Required task: Find the lines holding the word "origin" and collect them.

--- START ---

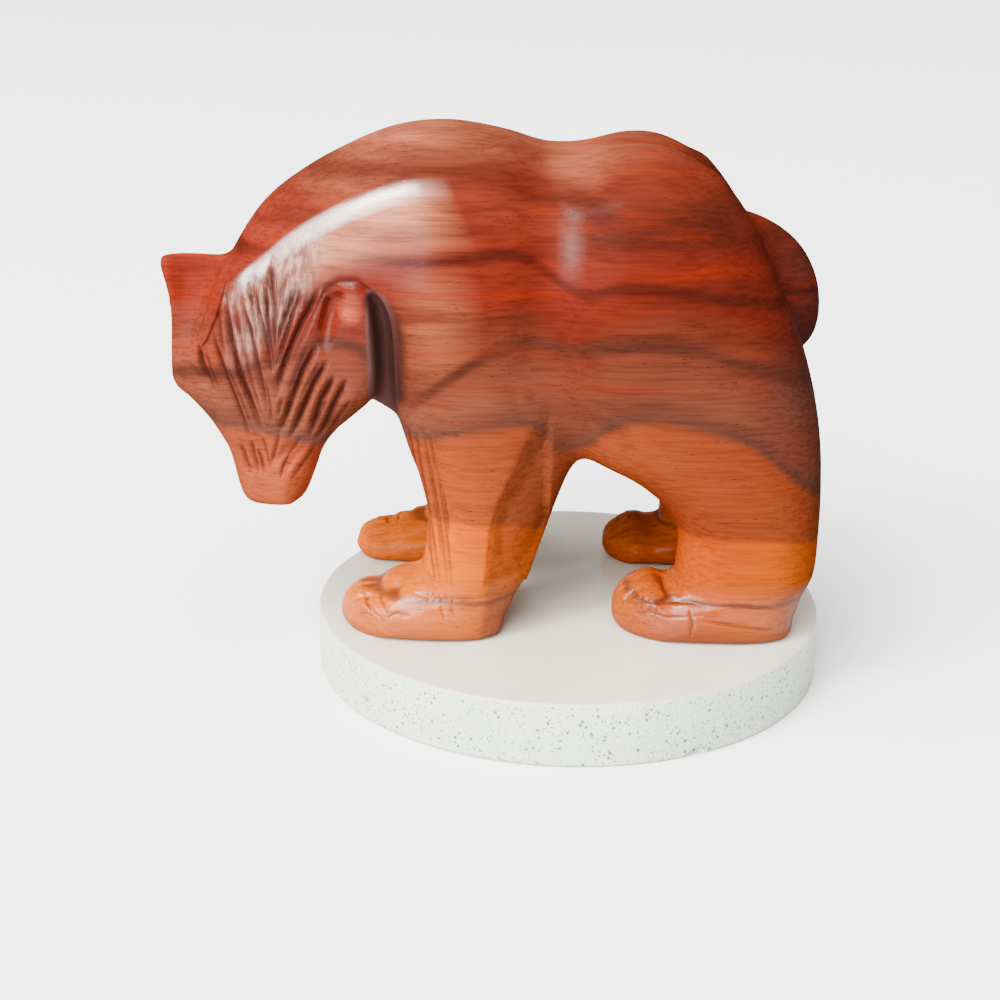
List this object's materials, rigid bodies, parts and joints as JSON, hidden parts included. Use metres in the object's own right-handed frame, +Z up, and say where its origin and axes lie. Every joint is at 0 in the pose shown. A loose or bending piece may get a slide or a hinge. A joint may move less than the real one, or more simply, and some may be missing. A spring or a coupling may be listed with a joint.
{
  "type": "carved animal figurine",
  "caption": "Carved rosewood bear with its head lowered and turned, standing on a round speckled white stone plinth.",
  "frame": {"origin": "centre of the plinth's flat underside", "axes": "+Z up out of the plinth; the bear walks towards -X and turns its head towards -Y, so its left side is the -Y side"},
  "size_m": [0.1373, 0.107, 0.1137],
  "materials": {
    "rosewood": "satin varnish over red-brown rosewood with darker grain",
    "stone": "white stone, polished top, honed side with dark grey-green specks"
  },
  "bodies": {
    "root": {"bear": "rosewood", "plinth": "stone"}
  },
  "joints": []
}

--- END ---

The response:
List this object's materials, rigid bodies, parts and joints as JSON, hidden parts included. Use metres in the object's own right-handed frame, +Z up, and say where its origin and axes lie. Every joint is at 0 in the pose shown. A loose or bending piece may get a slide or a hinge. A joint may move less than the real one, or more simply, and some may be missing. A spring or a coupling may be listed with a joint.
  "frame": {"origin": "centre of the plinth's flat underside", "axes": "+Z up out of the plinth; the bear walks towards -X and turns its head towards -Y, so its left side is the -Y side"},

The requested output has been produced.